Information provided:
..............................
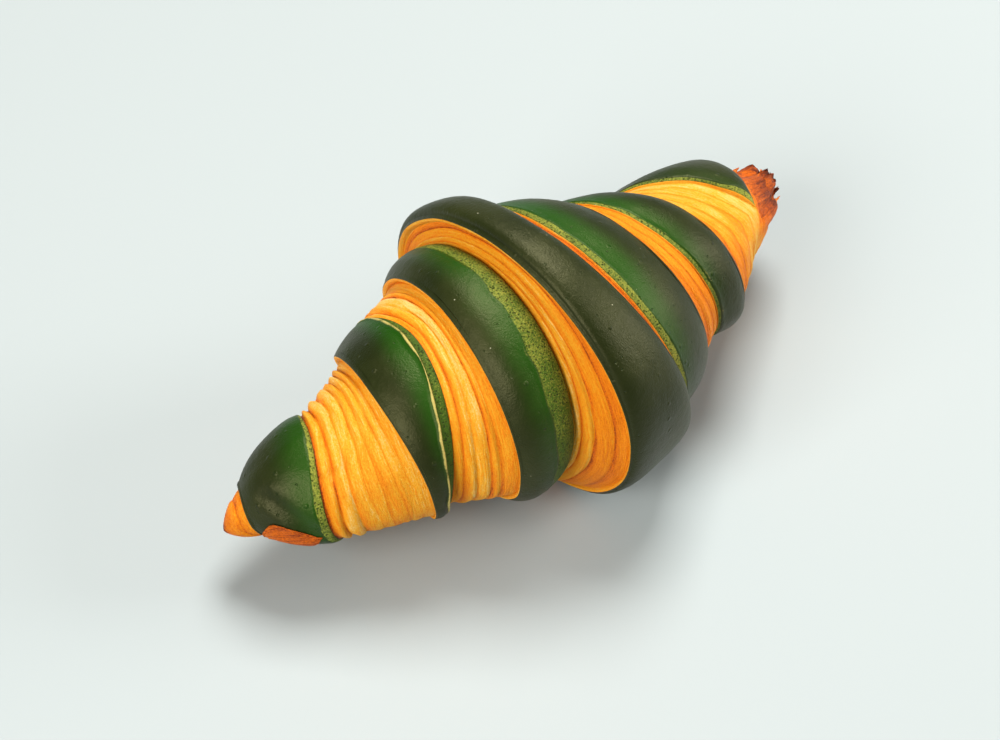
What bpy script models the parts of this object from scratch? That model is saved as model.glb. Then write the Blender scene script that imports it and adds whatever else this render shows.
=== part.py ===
"""A two-colour croissant: a green dough skin over golden layers.

A long dough triangle is rolled up from its base. Its point lies outermost, on the back of the roll, and
its two cut edges wind inwards from there to the two tips. Each cut edge is a raised lip of the green skin
with the golden layers below it, and those layers run down to a foot on the next turn. So the surface is
three patches: the skin of the outer turn, and on either side a winding strip that goes from a lip down
its golden side to the foot, and over the next turn's green skin to that turn's lip.

Units are metres. +X runs from the left tip to the right tip, +Y to the back and +Z up. Winding angles are
in degrees: 0 is the back, 90 the top, 180 the front, 270 the underside, and each turn adds 360 inwards.
"""
import bmesh
import bpy
import numpy as np

MM = 0.001
WELD_DISTANCE = 0.001 * MM
FLAT_SNAP = 0.02 * MM            # points this near the table plane lie on it
QUARTER_TURN = 90.0             # degrees

# The roll as a whole
LENGTH = 168.0 * MM
AXIS_HEIGHT = 32.4 * MM         # above the table, so low that the underside of the roll is cut flat
TIP_DROP = 17.6 * MM            # the tips' axis lies this much lower
TIP_BEND = 14.0 * MM            # and this far towards the back
WIDTH_FACTOR = 1.04             # the turns are a little wider than tall
HEIGHT_FACTOR = 0.96

# The winding
TURNS = 4
STEPS_PER_TURN = 36
STEP_ANGLE = 360.0 / STEPS_PER_TURN
POINT_ANGLE = -40.0             # where the triangle's point lies
END_ANGLE = POINT_ANGLE + 360.0 * TURNS
POINT_SPREAD = 75.0             # the point widens to the full band over this angle
CORE_END = 60.0                 # the innermost edge runs into the tip over this angle
CORE_START = 60.0               # the strip that ends on it becomes the tip's over this angle
SETTLE_ANGLE = 110.0            # before it passes under the point the outer turn sinks over this angle

# Lip and foot of each cut edge at every quarter turn, from the back of the outer turn inwards, in mm:
# how far along the roll and how far from its axis.
LEFT_LIP = (
    (-17.2, 37.6), (-12.3, 37.3), (-9.6, 37.4), (-13.1, 34.8),
    (-26.5, 29.6), (-26.3, 29.2), (-29.3, 28.0), (-32.2, 25.0),
    (-45.1, 20.9), (-45.5, 21.3), (-45.9, 22.3), (-49.4, 19.6),
    (-73.5, 8.1), (-76.9, 7.8), (-77.4, 6.8), (-70.1, 10.0), (-72.0, 8.0),
)
LEFT_FOOT = (
    (-18.2, 31.2), (-14.1, 28.7), (-16.7, 26.7), (-24.7, 25.1),
    (-38.8, 23.7), (-33.4, 23.2), (-40.9, 20.4), (-46.0, 19.1),
    (-58.3, 13.1), (-59.9, 12.9), (-65.5, 15.0), (-62.4, 14.2), (-66.0, 11.0),
)
RIGHT_LIP = (
    (-4.2, 35.2), (-3.7, 35.1), (7.4, 34.2), (19.2, 32.0),
    (10.7, 27.9), (13.5, 26.8), (21.3, 25.5), (32.5, 23.1),
    (18.4, 22.3), (30.7, 21.9), (38.5, 21.1), (48.4, 17.1),
    (73.6, 11.7), (60.7, 13.5), (54.3, 11.9), (64.2, 9.6), (70.0, 8.6),
)
RIGHT_FOOT = (
    (-1.6, 31.6), (-0.4, 31.1), (8.4, 30.5), (20.7, 27.4),
    (12.2, 24.3), (19.2, 23.7), (29.6, 20.7), (38.1, 18.3),
    (30.2, 19.1), (47.8, 16.8), (63.4, 12.5), (60.1, 10.5), (64.0, 10.0),
)
SKIN_BULGE_LEFT = (1.6, 2.4, 2.8, 1.4, 0.3, 0.9, 1.0, 0.8, 2.2, 2.6, 2.0, 0.8)
SKIN_BULGE_RIGHT = (1.4, 1.4, 1.4, 0.8, 1.2, 1.2, 1.0, 0.8, 3.2, 3.2, 0.6, 0.4)
OUTER_BULGE = 2.3               # rise of the outer turn's skin between its lips, mm
OUTER_FULLNESS = 2.5            # 2 would make that rise an ellipse, more makes its shoulders fuller
FOOT_CLEARANCE = (0.4, 0.6)     # a foot keeps this far from its own lip and from the next, mm
LEFT_TIP_ROUNDNESS = 1.45       # 1 is a cone, 2 an ellipse
RIGHT_TIP_TAPER = 0.48          # the flaky right tip narrows by this share and ends blunt
RIGHT_TIP_BLUNTNESS = 8
RIGHT_TIP_INSET = 6.0           # the middle of its end lies this much further in than its edge, mm
RIGHT_TIP_SLANT = 0.85          # its end leans by this much along the roll for its radius
RIGHT_TIP_SLANT_ANGLE = 38.0    # and reaches furthest at this winding angle
TIP_FLAKES = ((7, 0.4, 0.13), (11, 1.9, 0.07))   # its flakes: how many round it, phase, share of radius
LEFT_TIP_NOD = 1.2 * MM         # the left tip bows down by this much
RIGHT_TIP_LIFT = 3.0 * MM       # the right tip turns up by this much
NOD_LENGTH = 14.0 * MM          # both over this length

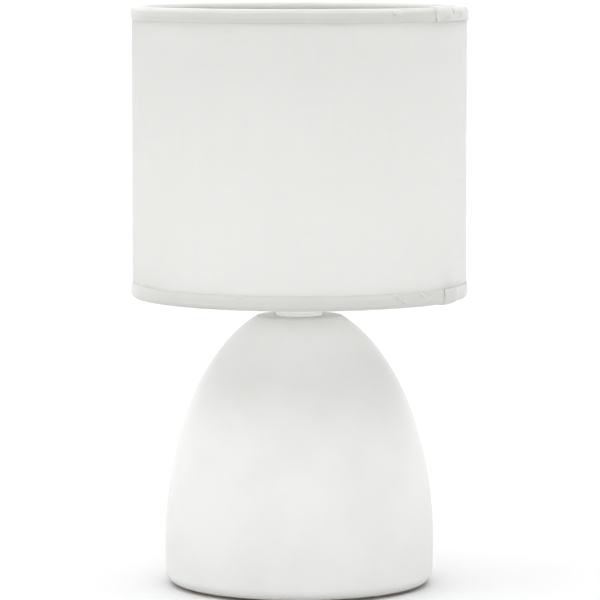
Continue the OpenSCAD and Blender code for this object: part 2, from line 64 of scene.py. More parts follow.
# Outlines are lists of (radius, height), and the corners that have a third value are rounded off by it.
def rounded(corners, steps=4):
    outline = []
    count = len(corners)
    for k, corner in enumerate(corners):
        here = Vector(corner[:2])
        size = corner[2] if len(corner) > 2 else 0
        if not size:
            outline.append((here.x, here.y))
            continue
        back = Vector(corners[k - 1][:2]) - here
        ahead = Vector(corners[(k + 1) % count][:2]) - here
        half = back.angle(ahead) / 2
        tangent = min(size / math.tan(half), 0.49 * back.length, 0.49 * ahead.length)
        radius = tangent * math.tan(half)
        centre = here + (back.normalized() + ahead.normalized()).normalized() * (radius / math.sin(half))
        first = here + back.normalized() * tangent - centre
        turn = first.angle_signed(here + ahead.normalized() * tangent - centre)
        for step in range(steps + 1):
            a = -turn * step / steps
            outline.append((centre.x + first.x * math.cos(a) - first.y * math.sin(a),
                            centre.y + first.x * math.sin(a) + first.y * math.cos(a)))
    return outline


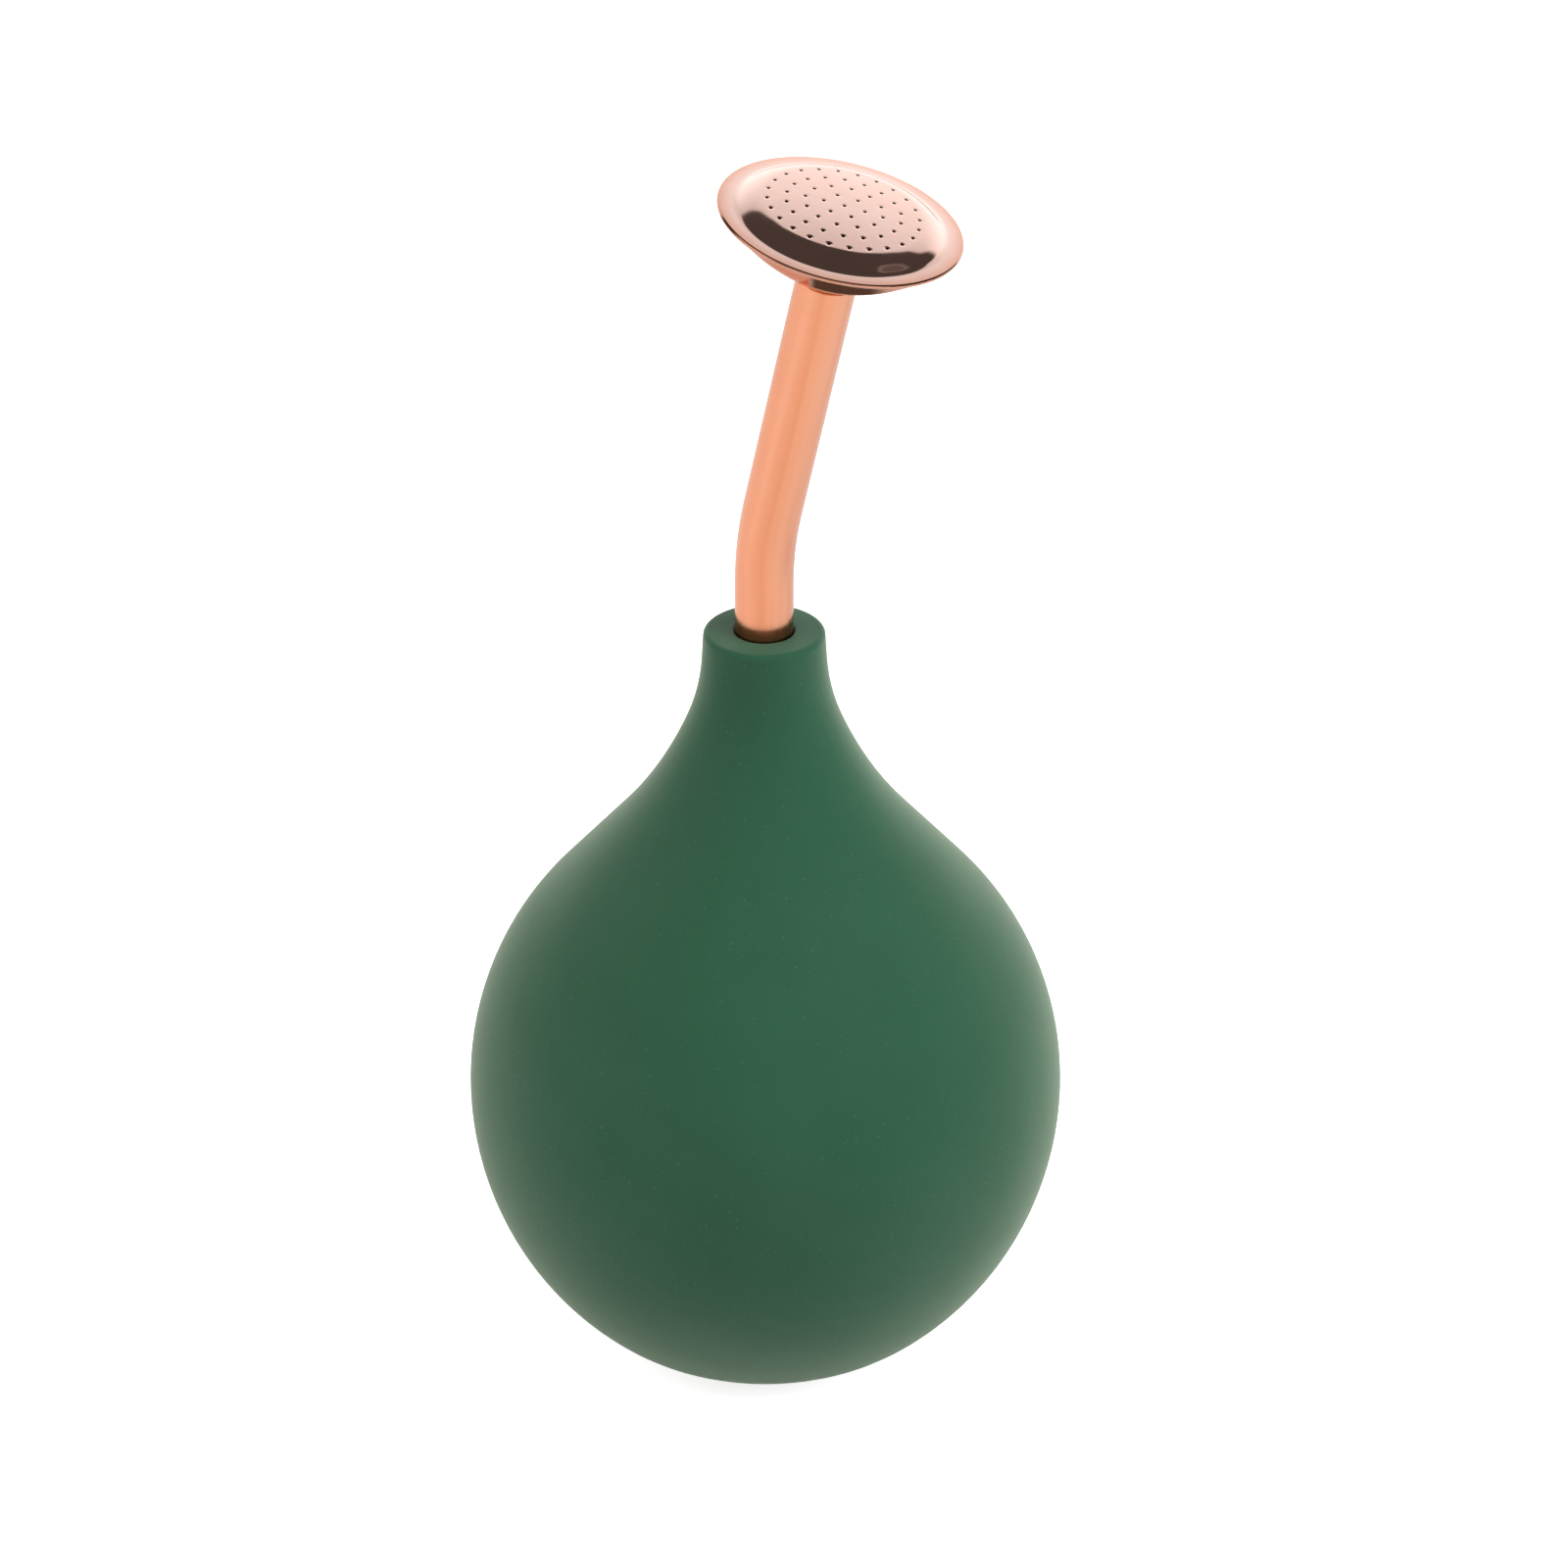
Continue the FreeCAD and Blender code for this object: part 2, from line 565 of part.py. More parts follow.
..............................
What to do:
Would you write down every record again, exactly?

Solved exercise:
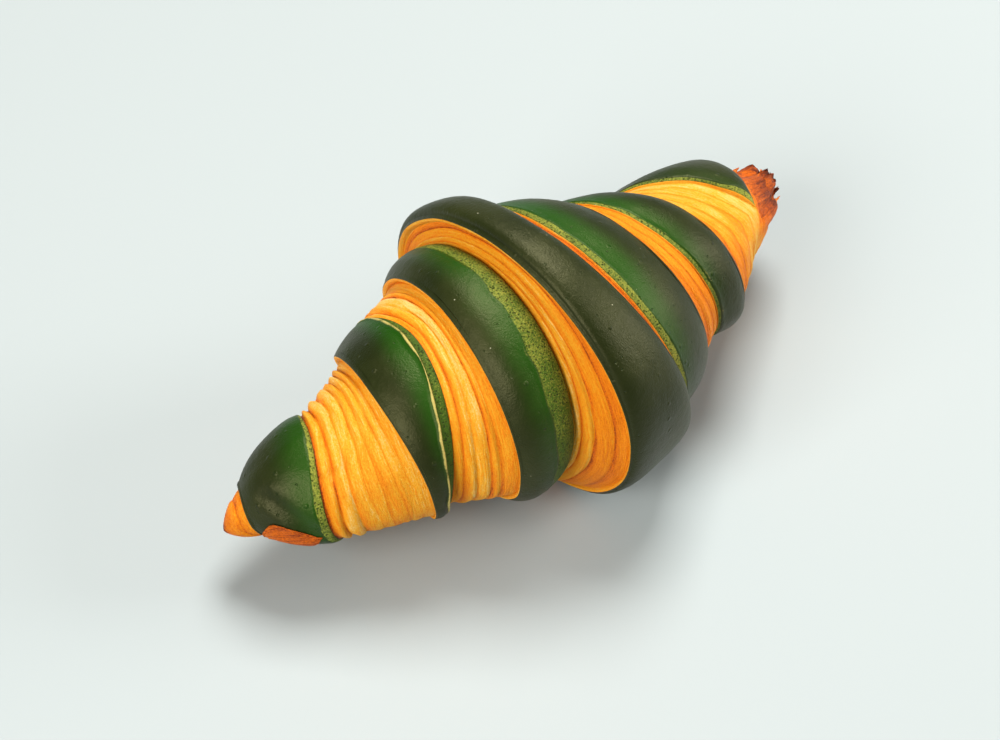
What bpy script models the parts of this object from scratch? That model is saved as model.glb. Then write the Blender scene script that imports it and adds whatever else this render shows.
=== part.py ===
"""A two-colour croissant: a green dough skin over golden layers.

A long dough triangle is rolled up from its base. Its point lies outermost, on the back of the roll, and
its two cut edges wind inwards from there to the two tips. Each cut edge is a raised lip of the green skin
with the golden layers below it, and those layers run down to a foot on the next turn. So the surface is
three patches: the skin of the outer turn, and on either side a winding strip that goes from a lip down
its golden side to the foot, and over the next turn's green skin to that turn's lip.

Units are metres. +X runs from the left tip to the right tip, +Y to the back and +Z up. Winding angles are
in degrees: 0 is the back, 90 the top, 180 the front, 270 the underside, and each turn adds 360 inwards.
"""
import bmesh
import bpy
import numpy as np

MM = 0.001
WELD_DISTANCE = 0.001 * MM
FLAT_SNAP = 0.02 * MM            # points this near the table plane lie on it
QUARTER_TURN = 90.0             # degrees

# The roll as a whole
LENGTH = 168.0 * MM
AXIS_HEIGHT = 32.4 * MM         # above the table, so low that the underside of the roll is cut flat
TIP_DROP = 17.6 * MM            # the tips' axis lies this much lower
TIP_BEND = 14.0 * MM            # and this far towards the back
WIDTH_FACTOR = 1.04             # the turns are a little wider than tall
HEIGHT_FACTOR = 0.96

# The winding
TURNS = 4
STEPS_PER_TURN = 36
STEP_ANGLE = 360.0 / STEPS_PER_TURN
POINT_ANGLE = -40.0             # where the triangle's point lies
END_ANGLE = POINT_ANGLE + 360.0 * TURNS
POINT_SPREAD = 75.0             # the point widens to the full band over this angle
CORE_END = 60.0                 # the innermost edge runs into the tip over this angle
CORE_START = 60.0               # the strip that ends on it becomes the tip's over this angle
SETTLE_ANGLE = 110.0            # before it passes under the point the outer turn sinks over this angle

# Lip and foot of each cut edge at every quarter turn, from the back of the outer turn inwards, in mm:
# how far along the roll and how far from its axis.
LEFT_LIP = (
    (-17.2, 37.6), (-12.3, 37.3), (-9.6, 37.4), (-13.1, 34.8),
    (-26.5, 29.6), (-26.3, 29.2), (-29.3, 28.0), (-32.2, 25.0),
    (-45.1, 20.9), (-45.5, 21.3), (-45.9, 22.3), (-49.4, 19.6),
    (-73.5, 8.1), (-76.9, 7.8), (-77.4, 6.8), (-70.1, 10.0), (-72.0, 8.0),
)
LEFT_FOOT = (
    (-18.2, 31.2), (-14.1, 28.7), (-16.7, 26.7), (-24.7, 25.1),
    (-38.8, 23.7), (-33.4, 23.2), (-40.9, 20.4), (-46.0, 19.1),
    (-58.3, 13.1), (-59.9, 12.9), (-65.5, 15.0), (-62.4, 14.2), (-66.0, 11.0),
)
RIGHT_LIP = (
    (-4.2, 35.2), (-3.7, 35.1), (7.4, 34.2), (19.2, 32.0),
    (10.7, 27.9), (13.5, 26.8), (21.3, 25.5), (32.5, 23.1),
    (18.4, 22.3), (30.7, 21.9), (38.5, 21.1), (48.4, 17.1),
    (73.6, 11.7), (60.7, 13.5), (54.3, 11.9), (64.2, 9.6), (70.0, 8.6),
)
RIGHT_FOOT = (
    (-1.6, 31.6), (-0.4, 31.1), (8.4, 30.5), (20.7, 27.4),
    (12.2, 24.3), (19.2, 23.7), (29.6, 20.7), (38.1, 18.3),
    (30.2, 19.1), (47.8, 16.8), (63.4, 12.5), (60.1, 10.5), (64.0, 10.0),
)
SKIN_BULGE_LEFT = (1.6, 2.4, 2.8, 1.4, 0.3, 0.9, 1.0, 0.8, 2.2, 2.6, 2.0, 0.8)
SKIN_BULGE_RIGHT = (1.4, 1.4, 1.4, 0.8, 1.2, 1.2, 1.0, 0.8, 3.2, 3.2, 0.6, 0.4)
OUTER_BULGE = 2.3               # rise of the outer turn's skin between its lips, mm
OUTER_FULLNESS = 2.5            # 2 would make that rise an ellipse, more makes its shoulders fuller
FOOT_CLEARANCE = (0.4, 0.6)     # a foot keeps this far from its own lip and from the next, mm
LEFT_TIP_ROUNDNESS = 1.45       # 1 is a cone, 2 an ellipse
RIGHT_TIP_TAPER = 0.48          # the flaky right tip narrows by this share and ends blunt
RIGHT_TIP_BLUNTNESS = 8
RIGHT_TIP_INSET = 6.0           # the middle of its end lies this much further in than its edge, mm
RIGHT_TIP_SLANT = 0.85          # its end leans by this much along the roll for its radius
RIGHT_TIP_SLANT_ANGLE = 38.0    # and reaches furthest at this winding angle
TIP_FLAKES = ((7, 0.4, 0.13), (11, 1.9, 0.07))   # its flakes: how many round it, phase, share of radius
LEFT_TIP_NOD = 1.2 * MM         # the left tip bows down by this much
RIGHT_TIP_LIFT = 3.0 * MM       # the right tip turns up by this much
NOD_LENGTH = 14.0 * MM          # both over this length

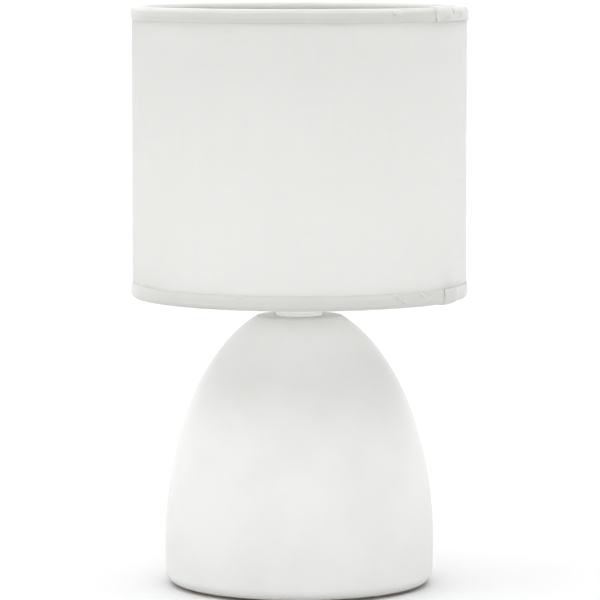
Continue the OpenSCAD and Blender code for this object: part 2, from line 64 of scene.py. More parts follow.
# Outlines are lists of (radius, height), and the corners that have a third value are rounded off by it.
def rounded(corners, steps=4):
    outline = []
    count = len(corners)
    for k, corner in enumerate(corners):
        here = Vector(corner[:2])
        size = corner[2] if len(corner) > 2 else 0
        if not size:
            outline.append((here.x, here.y))
            continue
        back = Vector(corners[k - 1][:2]) - here
        ahead = Vector(corners[(k + 1) % count][:2]) - here
        half = back.angle(ahead) / 2
        tangent = min(size / math.tan(half), 0.49 * back.length, 0.49 * ahead.length)
        radius = tangent * math.tan(half)
        centre = here + (back.normalized() + ahead.normalized()).normalized() * (radius / math.sin(half))
        first = here + back.normalized() * tangent - centre
        turn = first.angle_signed(here + ahead.normalized() * tangent - centre)
        for step in range(steps + 1):
            a = -turn * step / steps
            outline.append((centre.x + first.x * math.cos(a) - first.y * math.sin(a),
                            centre.y + first.x * math.sin(a) + first.y * math.cos(a)))
    return outline


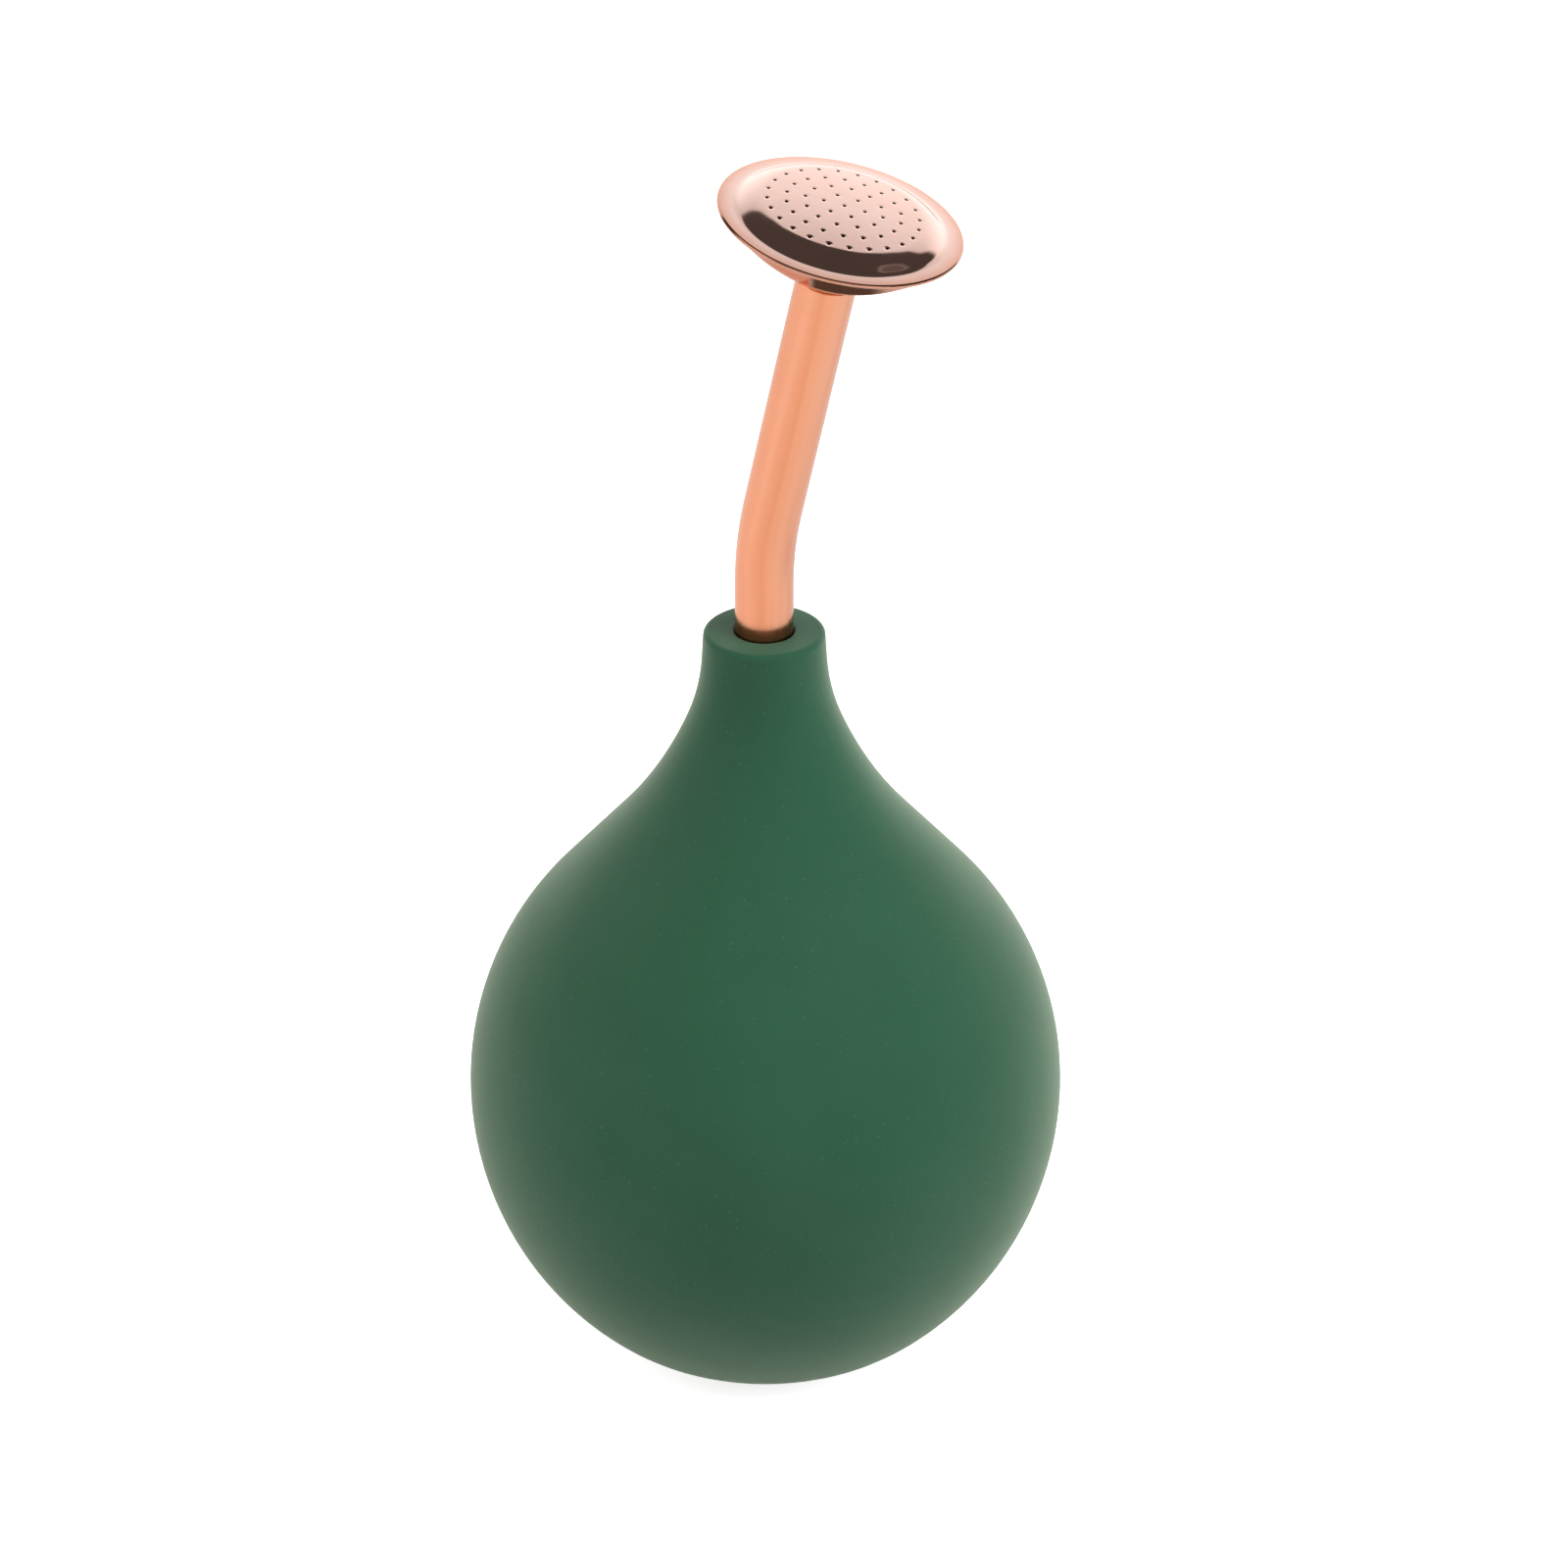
Continue the FreeCAD and Blender code for this object: part 2, from line 565 of part.py. More parts follow.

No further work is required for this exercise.